И все же, когда на его вопрос к Елене Прекрасной, кого из юных берендеев она считает наиболее способным заставить Снегурочку полюбить, она отвечает — ‘Леля’,— в его голосе проскальзывает ревнивая нотка: ‘Какая честь тебе, пастух!’ В этой одной фразе столько сожаления об ушедшей безвозвратно молодости… Но тут же он забывает о себе, успокоенный мыслью, что красота Снегурочки должна смягчить гнев Солнца и спасти его народ. И снова благостно и кротко звучит его голос, когда он говорит, что теперь беспечально встретит Ярилин день.
В 4-м действии царь Берендей торжественно выходил со свитой придворных под звуки радостного, жизнеутверждающего напева и благословлял свой народ, соединяя молодые пары брачным союзом.
Однако разгневанный Ярила не хочет показать своего ясного лика, его гнев предвещает недоброе для страны. Царь недоумевает — какая же еще жертва нужна ему? Этой жертвой, как он и думал, оказалась Снегурочка, порождение холода, дочь врага Солнца. Яриле нужна ее гибель. Царь Берендей потрясен чудом таинственной гибели Снегурочки, но он должен склониться перед справедливым судом Солнца. ‘Солнце знает, кого карать и миловать’,— еще как бы с болью говорит он.
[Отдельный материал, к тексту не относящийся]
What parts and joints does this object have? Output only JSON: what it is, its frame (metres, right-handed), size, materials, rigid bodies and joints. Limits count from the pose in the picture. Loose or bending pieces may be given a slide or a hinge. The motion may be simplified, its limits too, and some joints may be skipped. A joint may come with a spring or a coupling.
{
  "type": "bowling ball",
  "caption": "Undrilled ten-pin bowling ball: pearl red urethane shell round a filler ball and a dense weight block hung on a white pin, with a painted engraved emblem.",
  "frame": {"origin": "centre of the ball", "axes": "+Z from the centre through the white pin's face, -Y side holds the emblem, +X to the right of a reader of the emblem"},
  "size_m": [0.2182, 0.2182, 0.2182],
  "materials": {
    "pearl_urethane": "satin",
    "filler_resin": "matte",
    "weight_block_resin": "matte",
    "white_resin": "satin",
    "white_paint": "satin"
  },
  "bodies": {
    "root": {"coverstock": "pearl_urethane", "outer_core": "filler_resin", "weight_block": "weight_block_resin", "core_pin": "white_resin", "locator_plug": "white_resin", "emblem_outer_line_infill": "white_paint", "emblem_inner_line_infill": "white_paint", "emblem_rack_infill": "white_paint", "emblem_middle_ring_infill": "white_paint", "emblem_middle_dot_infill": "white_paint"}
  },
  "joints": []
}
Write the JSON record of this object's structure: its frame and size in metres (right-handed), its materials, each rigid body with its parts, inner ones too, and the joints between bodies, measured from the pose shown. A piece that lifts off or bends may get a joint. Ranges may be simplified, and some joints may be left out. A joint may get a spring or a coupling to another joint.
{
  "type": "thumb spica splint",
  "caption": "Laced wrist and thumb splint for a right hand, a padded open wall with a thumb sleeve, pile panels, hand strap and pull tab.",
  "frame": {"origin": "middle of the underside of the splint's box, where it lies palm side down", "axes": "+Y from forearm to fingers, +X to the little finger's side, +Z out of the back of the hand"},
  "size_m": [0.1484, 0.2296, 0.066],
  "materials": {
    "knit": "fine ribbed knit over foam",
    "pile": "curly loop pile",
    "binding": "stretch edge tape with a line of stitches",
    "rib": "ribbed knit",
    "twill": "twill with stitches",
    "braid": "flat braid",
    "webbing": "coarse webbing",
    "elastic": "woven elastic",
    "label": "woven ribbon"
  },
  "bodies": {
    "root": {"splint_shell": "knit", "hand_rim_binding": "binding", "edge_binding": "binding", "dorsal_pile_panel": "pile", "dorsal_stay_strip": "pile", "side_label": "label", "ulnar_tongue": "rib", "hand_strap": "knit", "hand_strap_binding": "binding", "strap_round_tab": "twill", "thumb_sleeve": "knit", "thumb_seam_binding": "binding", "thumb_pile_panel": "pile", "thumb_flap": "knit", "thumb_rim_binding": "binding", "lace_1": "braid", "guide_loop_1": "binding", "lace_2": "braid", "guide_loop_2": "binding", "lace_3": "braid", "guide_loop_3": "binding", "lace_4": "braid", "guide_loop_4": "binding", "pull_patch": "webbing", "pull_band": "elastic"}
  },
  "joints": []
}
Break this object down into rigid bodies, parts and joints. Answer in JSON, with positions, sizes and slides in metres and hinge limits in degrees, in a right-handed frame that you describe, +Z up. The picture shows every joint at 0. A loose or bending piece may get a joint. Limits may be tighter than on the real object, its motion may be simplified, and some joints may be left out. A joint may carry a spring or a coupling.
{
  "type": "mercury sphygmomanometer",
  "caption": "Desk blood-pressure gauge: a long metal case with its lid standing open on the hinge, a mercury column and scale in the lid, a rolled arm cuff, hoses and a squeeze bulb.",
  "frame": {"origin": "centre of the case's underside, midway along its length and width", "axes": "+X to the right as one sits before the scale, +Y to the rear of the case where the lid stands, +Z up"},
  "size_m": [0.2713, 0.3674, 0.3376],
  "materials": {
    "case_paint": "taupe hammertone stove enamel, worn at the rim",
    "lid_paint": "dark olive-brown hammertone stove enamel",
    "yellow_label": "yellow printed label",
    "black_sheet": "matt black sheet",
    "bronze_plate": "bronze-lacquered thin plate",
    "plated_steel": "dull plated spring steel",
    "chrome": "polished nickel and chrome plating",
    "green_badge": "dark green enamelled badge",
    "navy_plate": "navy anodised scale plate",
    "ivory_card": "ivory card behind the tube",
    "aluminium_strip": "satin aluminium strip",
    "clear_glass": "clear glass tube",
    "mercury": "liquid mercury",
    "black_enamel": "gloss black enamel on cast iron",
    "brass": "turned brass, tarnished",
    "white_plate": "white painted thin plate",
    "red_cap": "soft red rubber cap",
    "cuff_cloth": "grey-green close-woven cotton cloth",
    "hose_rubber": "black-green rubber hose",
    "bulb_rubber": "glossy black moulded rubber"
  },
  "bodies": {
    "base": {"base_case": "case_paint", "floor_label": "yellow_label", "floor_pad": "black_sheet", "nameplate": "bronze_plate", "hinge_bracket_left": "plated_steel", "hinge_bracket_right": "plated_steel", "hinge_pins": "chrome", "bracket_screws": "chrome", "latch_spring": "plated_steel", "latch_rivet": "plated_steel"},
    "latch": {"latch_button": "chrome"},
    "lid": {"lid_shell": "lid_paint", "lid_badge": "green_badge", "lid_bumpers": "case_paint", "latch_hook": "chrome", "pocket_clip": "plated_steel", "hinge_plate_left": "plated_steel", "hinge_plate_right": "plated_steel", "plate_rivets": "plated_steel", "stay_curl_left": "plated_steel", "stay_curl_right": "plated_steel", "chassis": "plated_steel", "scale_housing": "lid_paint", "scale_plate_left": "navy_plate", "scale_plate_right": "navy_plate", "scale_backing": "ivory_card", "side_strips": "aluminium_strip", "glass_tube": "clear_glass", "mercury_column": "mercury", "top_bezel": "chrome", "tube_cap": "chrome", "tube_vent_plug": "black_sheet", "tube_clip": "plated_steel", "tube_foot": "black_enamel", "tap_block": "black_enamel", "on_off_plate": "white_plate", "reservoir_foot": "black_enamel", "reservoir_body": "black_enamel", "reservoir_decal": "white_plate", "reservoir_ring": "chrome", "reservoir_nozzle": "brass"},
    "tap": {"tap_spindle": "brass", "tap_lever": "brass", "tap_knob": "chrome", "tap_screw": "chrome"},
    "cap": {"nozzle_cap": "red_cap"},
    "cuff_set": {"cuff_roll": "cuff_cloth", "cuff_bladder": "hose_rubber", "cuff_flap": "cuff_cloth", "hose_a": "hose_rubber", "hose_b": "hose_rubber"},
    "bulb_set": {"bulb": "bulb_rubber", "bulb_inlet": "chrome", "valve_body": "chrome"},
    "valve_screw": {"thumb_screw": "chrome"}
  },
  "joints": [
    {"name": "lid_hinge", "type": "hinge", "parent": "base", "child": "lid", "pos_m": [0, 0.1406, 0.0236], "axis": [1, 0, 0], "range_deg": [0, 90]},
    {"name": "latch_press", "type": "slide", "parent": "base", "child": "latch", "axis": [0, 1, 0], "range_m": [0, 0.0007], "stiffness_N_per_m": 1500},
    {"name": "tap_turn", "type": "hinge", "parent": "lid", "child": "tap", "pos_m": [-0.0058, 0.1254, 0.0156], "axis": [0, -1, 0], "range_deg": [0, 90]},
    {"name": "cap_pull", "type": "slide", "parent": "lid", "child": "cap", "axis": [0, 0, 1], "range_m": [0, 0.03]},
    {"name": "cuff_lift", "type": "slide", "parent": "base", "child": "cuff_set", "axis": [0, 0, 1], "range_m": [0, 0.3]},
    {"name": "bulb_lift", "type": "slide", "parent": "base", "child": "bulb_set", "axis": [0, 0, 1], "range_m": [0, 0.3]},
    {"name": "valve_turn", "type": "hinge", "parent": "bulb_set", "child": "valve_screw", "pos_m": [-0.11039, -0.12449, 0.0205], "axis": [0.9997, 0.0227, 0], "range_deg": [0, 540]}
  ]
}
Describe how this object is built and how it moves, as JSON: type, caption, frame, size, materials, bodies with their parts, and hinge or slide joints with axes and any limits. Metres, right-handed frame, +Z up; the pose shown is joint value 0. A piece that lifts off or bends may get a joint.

Но потом овладевает собой и обращается к народу: ‘Изгоним же последний стужи след из наших душ!’ Силой, надеждой и верой звучали эти слова Качалова — Берендея.
Он заканчивал пьесу широким жестом, простирая руки к солнцу и как бы заклиная его явиться:
Пастух и царь зовут тебя — явись!
Он стоял с воздетыми руками, и лучи солнца ярко озаряли серебряные кудри и сияющие золотом одежды Качалова.
Таким остался он в памяти,— счастливым предзнаменованием были эти солнечные лучи, озарившие юного артиста в его первом выступлении. С тех пор солнечным был его артистический путь. Но об этом пути — от Берендея к Чацкому, к Гамлету и дальше — расскажут другие.